A new BBC documentary marking the 40th anniversary of the death of Lord Mountbatten when a bomb was detonated on board his fishing boat in Mullaghmore and 15-year-old Paul Maxwell from Fermanagh was killed, will seek to retell the events of that day on Monday night.

The Day Mountbatten Died, to be broadcast on BBC one and BBC Two at 9pm and will feature interviews with Lord Mountbatten’s granddaughter India Hicks, who was holidaying with her grandfather and family at Classiebawn Castle at Mullaghmore, County Sligo that summer and Mary Hornsey, from Fermanagh, who was on holiday in the area with her family at the time.

The documentary also hears from locals from the village who were involved with the rescue operation, some of those who witnessed the explosion, and the Garda Protection Officer assigned to Lord Mountbatten and his family that summer.

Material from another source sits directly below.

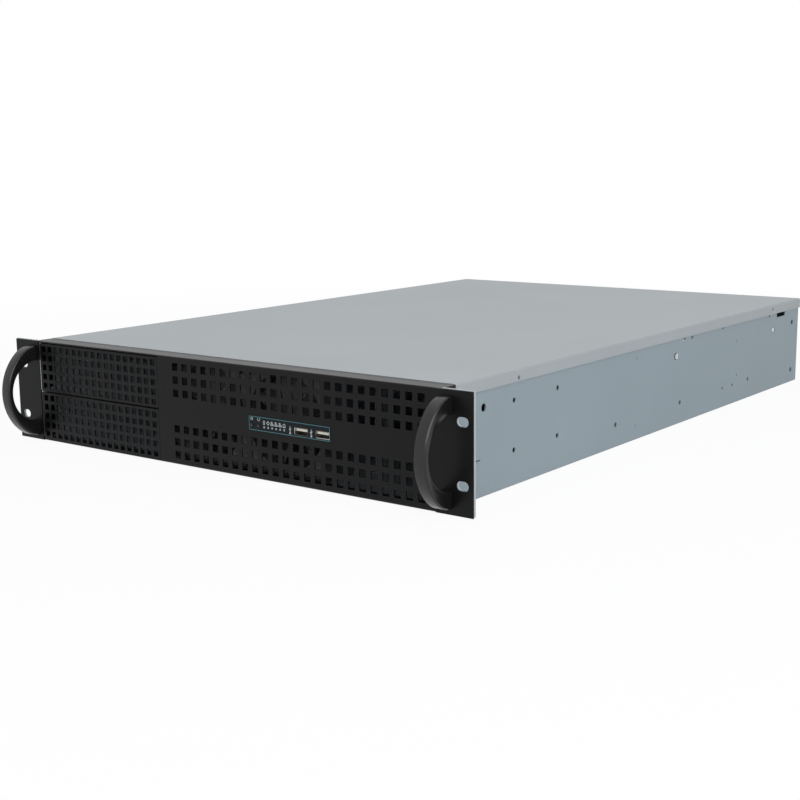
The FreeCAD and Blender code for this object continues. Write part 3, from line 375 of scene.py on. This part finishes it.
def printed_ring(name, x, z, radius, width, material, sides=28, turned=0.0, opening=0.0):
    """Flat ring on the label: a disc, inset, its middle taken out, open at the top if asked."""
    bpy.ops.mesh.primitive_circle_add(vertices=sides, radius=radius, fill_type="NGON",
                                      location=(x, label_low.y, z), rotation=(math.pi / 2, turned, 0))
    piece = bpy.context.object
    bpy.ops.object.mode_set(mode="EDIT")
    bpy.ops.mesh.select_all(action="SELECT")
    bpy.ops.mesh.inset(thickness=width)
    bpy.ops.mesh.delete(type="FACE")
    if opening:
        delete_where(piece, lambda c: c.y > 0 and abs(c.x) < opening)
    bpy.ops.object.mode_set(mode="OBJECT")
    thicken(piece, line_height)
    return settle(piece, name, material)


def printed_frame(name, x, z, width, height, line, material):
    """Rectangular outline on the label: a plane, inset, its middle taken out."""
    bpy.ops.mesh.primitive_plane_add(size=1, location=(x, label_low.y, z), rotation=FRONT)
    piece = bpy.context.object
    piece.scale = (width, height, 1)
    bpy.ops.object.transform_apply(location=False, rotation=False, scale=True)
    bpy.ops.object.mode_set(mode="EDIT")
    bpy.ops.mesh.select_all(action="SELECT")
    bpy.ops.mesh.bevel(offset=line * frame_corner_share, segments=3, affect="VERTICES")
    bpy.ops.mesh.select_all(action="SELECT")
    bpy.ops.mesh.inset(thickness=line)
    bpy.ops.mesh.delete(type="FACE")
    bpy.ops.object.mode_set(mode="OBJECT")
    thicken(piece, line_height)
    return settle(piece, name, material)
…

Also interviewed in the film are Anthony McIntyre, a former member of the IRA, who was in prison at the time of the assassination and Kieran Conway, who gathered intelligence for the IRA, and who talk about the IRA’s operations at that time.

The one-hour documentary reveals for the first time that an earlier attempt on Lord Mountbatten’s life had been planned four years before his eventual assassination.

India Hicks describes how the family is still struggling to come to terms with the tragic loss of that day.

She says: “Everybody coped very differently… and some didn’t cope well and of course we’re seeing the side effects of that, even to this day, and the damage that was done was so much deeper than any of us could ever have imagined and adult lives are still being horrifically disrupted.”